A violent clash between inmates and police left several injured in the migration detention of Palazzo San Gervasio, Italy. Palazzo, a small town of 5000 inhabitants in the region of Basilicata, has recently come to host a group of Tunisian asylum seekers from Lampedusa, which has been officially closed down for renovation (another group was dispatched to Turin). Officially, the Tunisians are being charged now for setting on fire parts of the Lampedusa camp in protest against their inhumane treatment -a charge that has been firmly denied and contested by a court in Turin.

After their arrival in Basilicata mid-March, some Tunisian asylum claimants had started a hunger strike, in a desperate attempt to claim their right to asylum and to see their lawyers. on 27 March, a sit-in in front of the gates by a dozen of activists from the CSOA Anzacresa collective incited the inmates to protest against their infinite detention, which caused the police offensive (according to this report by Cronache di Ordinario Razzismo). Video fragments (which are very difficult to obtain because of the deliberate destruction of personal belongings by the camp guards) shared by the family members of the detainees show several injured inmates carried away by the police.

After a long closure, the migrant detention centre (officially Centri di Permanenza per i Rimpatri: CPR) of Palazzo was officially reopened in January to take on inmates from the overpopulated hotspot of Lampedusa, which had been criticized for some time for its inhumane conditions (for Italian reports see here and here). The structure has a long history of migrant accommodation. Originally confiscated from organized crime in 1999 (from a man called Antonio Sciarra), it initially served as a temporary accommodation for seasonal foreign labourers who return to the region each year to harvest tomatoes (an issue we talked about repeatedly on this blog). In 2011 regional authorities abruptly closed the infrastructure, officially to prevent migrants to settle illegally within the camp structure. While this decision deliberately dispersed foreign labourers to the surrounding countryside to set up their makeshift migrant ‘ghettos’, the regional administration quickly transformed the former labour camp into an open prison (officially CIE: Centro per Identificazione e Espulsione) for about 60 migrant detainees dispatched from various landing sites in Sicily. In April 2011, journalist Raffaella Cosentino documented the extreme cruelty with which migrant prisoners were detained there at the time (amongst others in this video), causing a subsequent protest and official visit by three Italian parliamentarians (Touadì, Calipari and Giulietti), who confirmed this situation as unacceptable.

After a long closure, the management of the infrastructure has been assigned now to a private company, called Engel Italia srl. Engel is not new to migration detention in Italy. In 2014 two civil society organizations, the labour union CGIL and LasciateCIEntrare, officially denounced the company for serious irregularities in the management of a refugee reception centre in Paestum, where migrants claimed they were threatened at gunpoint after claiming their basic human right to medical and assistance and to legal support.
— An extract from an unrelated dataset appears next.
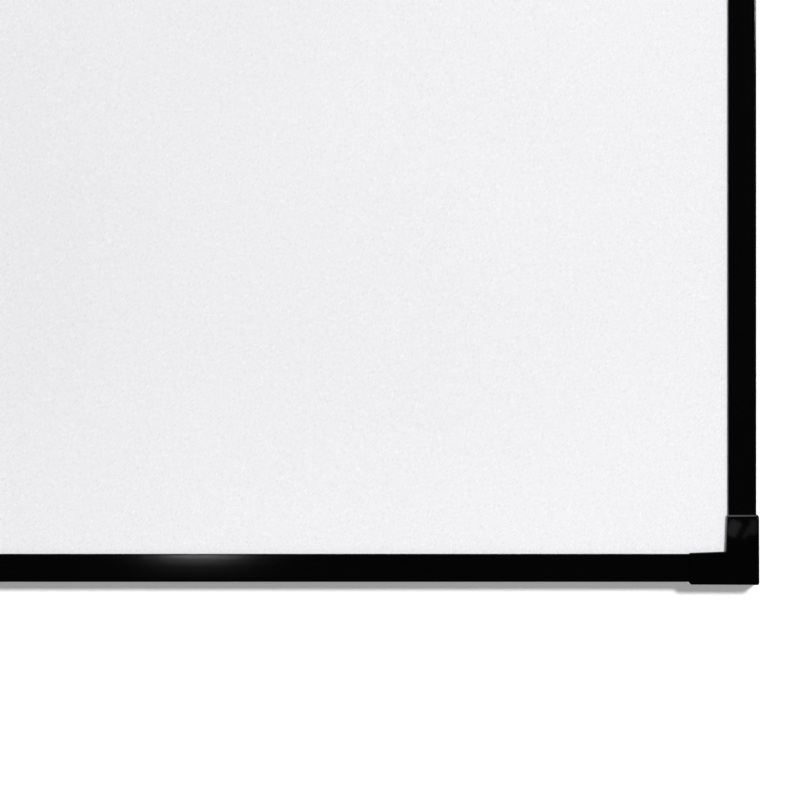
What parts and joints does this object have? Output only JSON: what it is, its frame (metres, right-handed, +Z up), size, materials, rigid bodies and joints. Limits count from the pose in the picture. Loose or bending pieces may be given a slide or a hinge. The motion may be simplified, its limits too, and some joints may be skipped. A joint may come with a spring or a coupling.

Local associations from Basilicata, presided by the Osservatorio Migranti Basilicata, and flanked by LasciateCIEntrare and the legal assistance collective ASGI, already last December attempted to sensitize the public opinion to the imminent reopening of the centre with a joint appeal. Lawyers, who have been denied access to the centre now for “security reasons”, are trying to find other ways to reach the 40 people held in this open-air prison. The only news that crosses its walls now arrives through local associations and through the relatives of the detainees.